Everyone’s smile is unique. Some people love their smile as it is, and others consult their dentist on how to improve some cosmetic issues. One of the issues that many people have with their smile is crooked or misaligned teeth.
Having mildly crooked teeth is not likely to have a huge impact on your smile or oral health. However, moderate to severely crooked teeth can create more problems than those that are simple aesthetic.
Poor Oral Health
Having crooked teeth can make it difficult to clean your teeth properly. As a result, your oral hygiene routine will be ineffective in protecting you from developing dental issues. For example, brushing and flossing your teeth are methods you use to remove plaque from your teeth.

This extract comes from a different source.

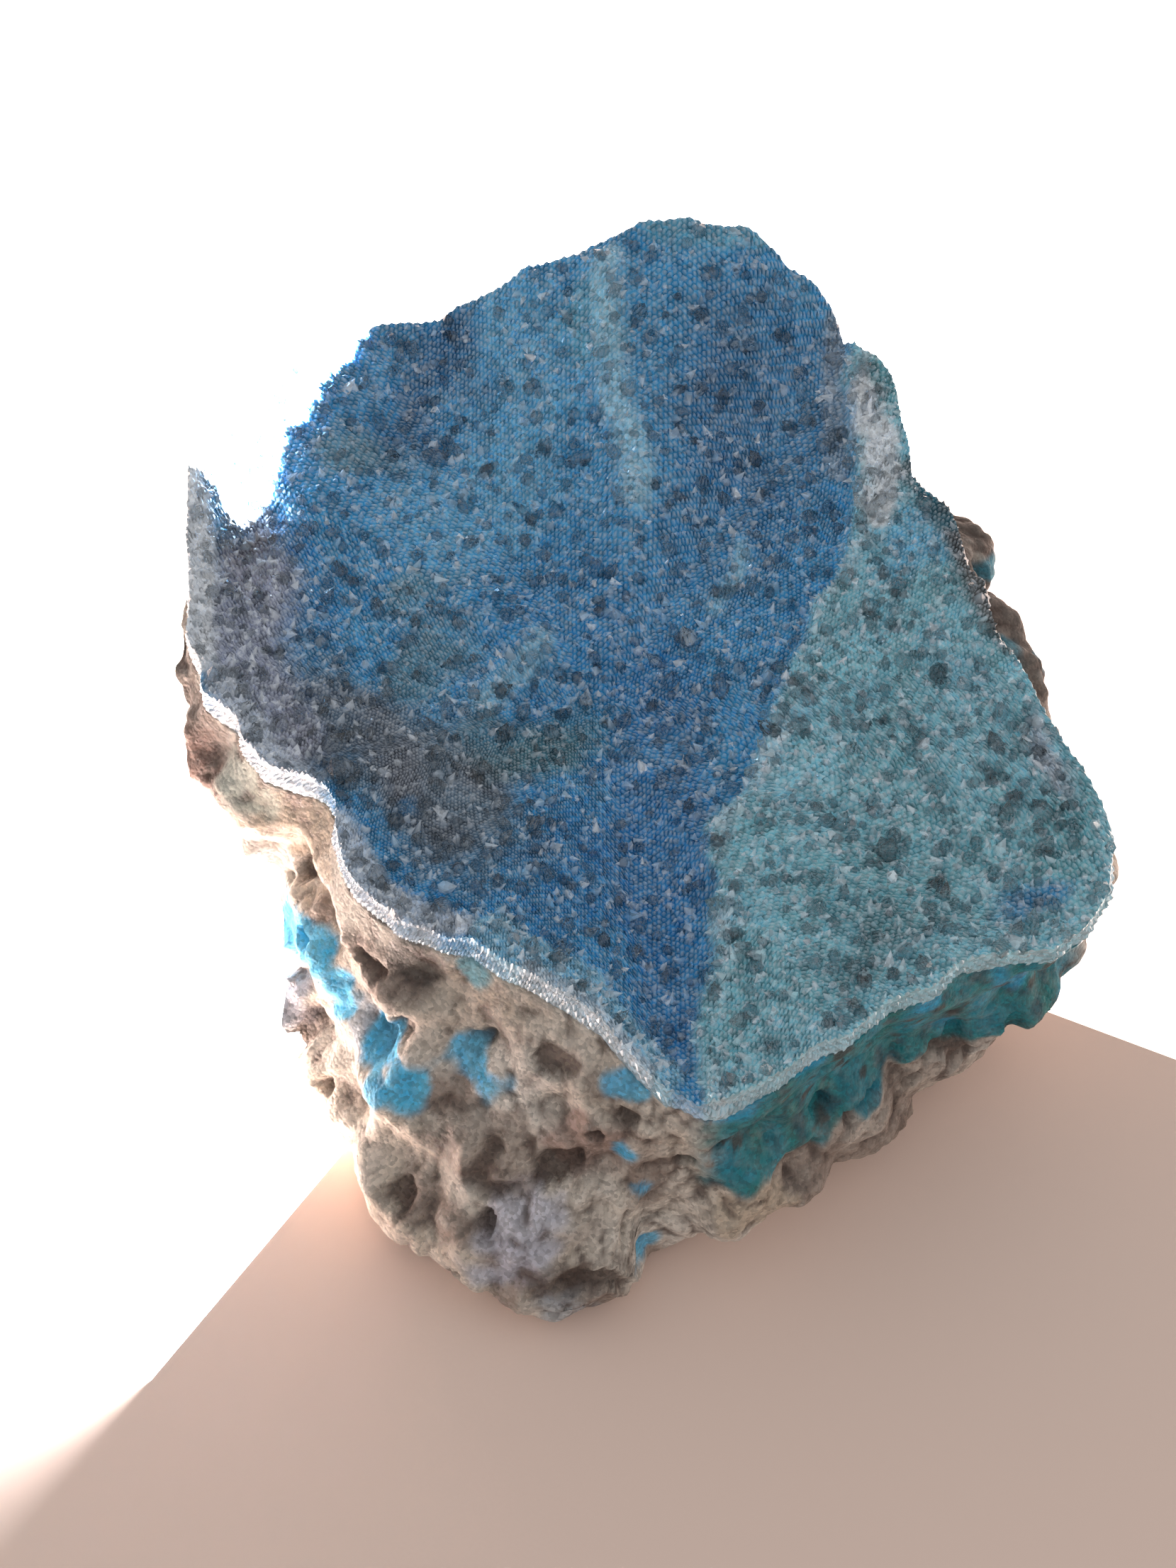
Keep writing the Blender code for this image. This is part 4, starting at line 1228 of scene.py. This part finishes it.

This is vital for your oral health because plaque can wreak havoc on your oral and overall well-being.
Plaque is a type of harmful bacteria that grows in your mouth and sticks to every surface. The goal of brushing and flossing your teeth is to remove this bacteria before it damages your teeth and gums. However, crooked teeth can impede your ability to remove plaque.
If your teeth are not aligned, you may not be able to reach every surface of your teeth. Additionally, it can make it difficult or impossible to floss your teeth properly.
As a result, people with crooked teeth are more likely to develop tooth decay and gum disease. This is because they cannot adequately remove plaque from the surfaces of your teeth and gums.
With aligned teeth, you will strike the tops of your teeth when you close your mouth. This is how your teeth should touch each other. It reduces the chances of your teeth chipping or becoming prematurely worn. However, crooked teeth are more susceptible to damage and erosion. This is because your teeth may naturally strike parts of your teeth that shouldn’t receive a high impact.
Over time, your teeth may become worn, meaning the edges and ridges of your teeth flatten. This can impact your ability to chew your food. Additionally, worn teeth are more susceptible to tooth decay. This is because erosion damages your enamel—the protective layer of your teeth. Unfortunately, it is easier for bacteria to cause cavities.
Temporomandibular Joint Disorder (TMJ)
With crooked teeth, it is possible for you to move your jaw in a way that your teeth don’t hurt when you chew. If you have ever bitten incorrectly, you know that it causes pain. With crooked teeth, you may do this often and not even realize it. When your jaw moves out of alignment repeatedly, it can cause damage to the joint. Over time, you can develop a condition called temporomandibular joint disorder (TMJ).
TMJ can begin as a popping or clicking sensation in your jaw joint. However, it can continue to progress and cause problems if you do not seek treatment. For example, it is common for patients with TMJ to complain of frequent headaches. This is because TMJ can make the muscles in your jaw and face tight, causing tension headaches.